Pour être un immigré crédible il fallait un comédien d'origine maghrébine, ce qui, au Canada, n'existe tout simplement pas. C'est donc en France qu'on est venu chercher ... Fellag, actuellement au théâtre du Rond-Point avec Petit choc des Civilisations. Cet humoriste aborde la plupart du temps un registre plus "sérieux" voire tragique, au cinéma. Je me souviens de lui dans Dernier étage, gauche, gauche il y a deux ans.

Fellag est donc ici Bachir Lazhar, un homme qui cherche avant tout à s'intégrer, comme n'importe qui.
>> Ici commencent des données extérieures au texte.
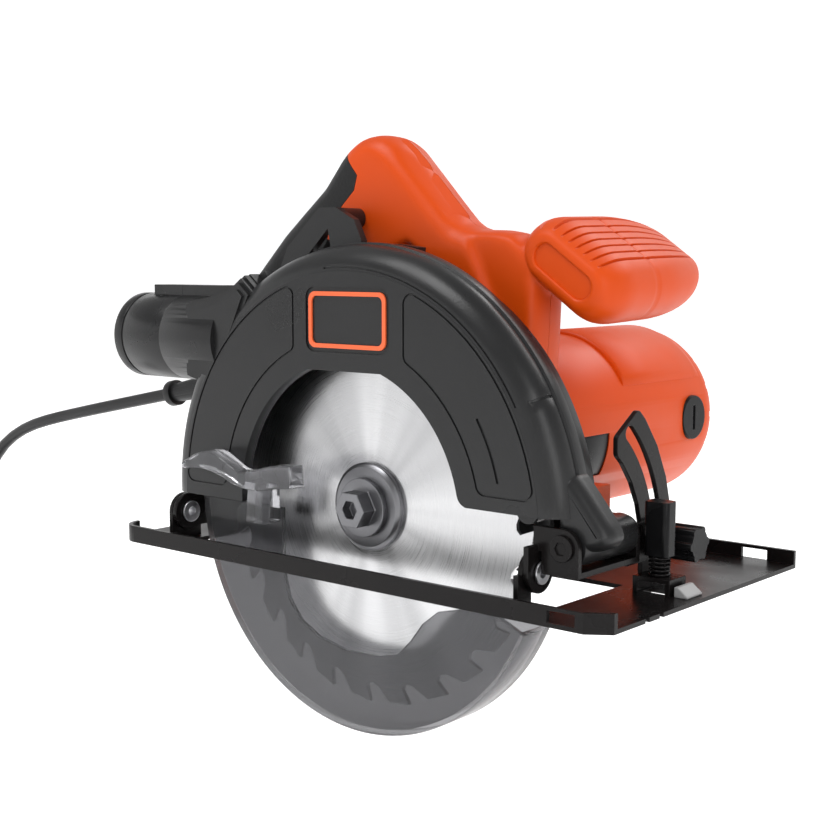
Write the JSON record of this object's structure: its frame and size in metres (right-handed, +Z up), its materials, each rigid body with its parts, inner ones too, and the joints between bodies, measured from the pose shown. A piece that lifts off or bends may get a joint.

Le cinéaste explique que son protagoniste est avant tout une métaphore de l'altérité, un homme qui cherche des solutions non pas dans la religion ou dans la morale, ni même dans ses références culturelles au sens "ethnique", mais dans une filiation de l’enseignement, dans notre rapport commun à la langue française et à la littérature, puis dans l’acte fondamental de communiquer.

La langue française occupe une importance capitale parce que sa maîtrise fait office de valeur identitaire, et que ce savoir est justement en partie véhiculé par le corps enseignant, que Bachir vient de rejoindre. A travers Monsieur Lazhar, le cinéaste a voulu faire passer un message qu'il exprime ainsi : "Je considère que l’enseignement est un acte de résistance. Pour moi, les enseignants font partie des héros modernes. C’est plus une ode à cela qu’une critique du système d’enseignement." En ce sens ce n'est pas un Entre les murs ou un Detachment de plus même si le cinéma de Philippe Falardeau est social et positionné politiquement.

Outre la question de l'intégration le scénario traite de la codification des rapports entre les enfants et les adultes en milieu scolaire. Et il est intéressant aussi de voir comment cette question est abordée au Canada. 
Les enfants sont étonnants dans leur jeu. On est également surpris de constater comme l'intégration d'un enfant à "besoin particulier" comme on dirait chez nous, est fait outre atlantique. Avec énergie, délicatesse et humour. Le jour de la prochaine photo de groupe nous ne dirons plus ouistiti mais Bachir nous aussi.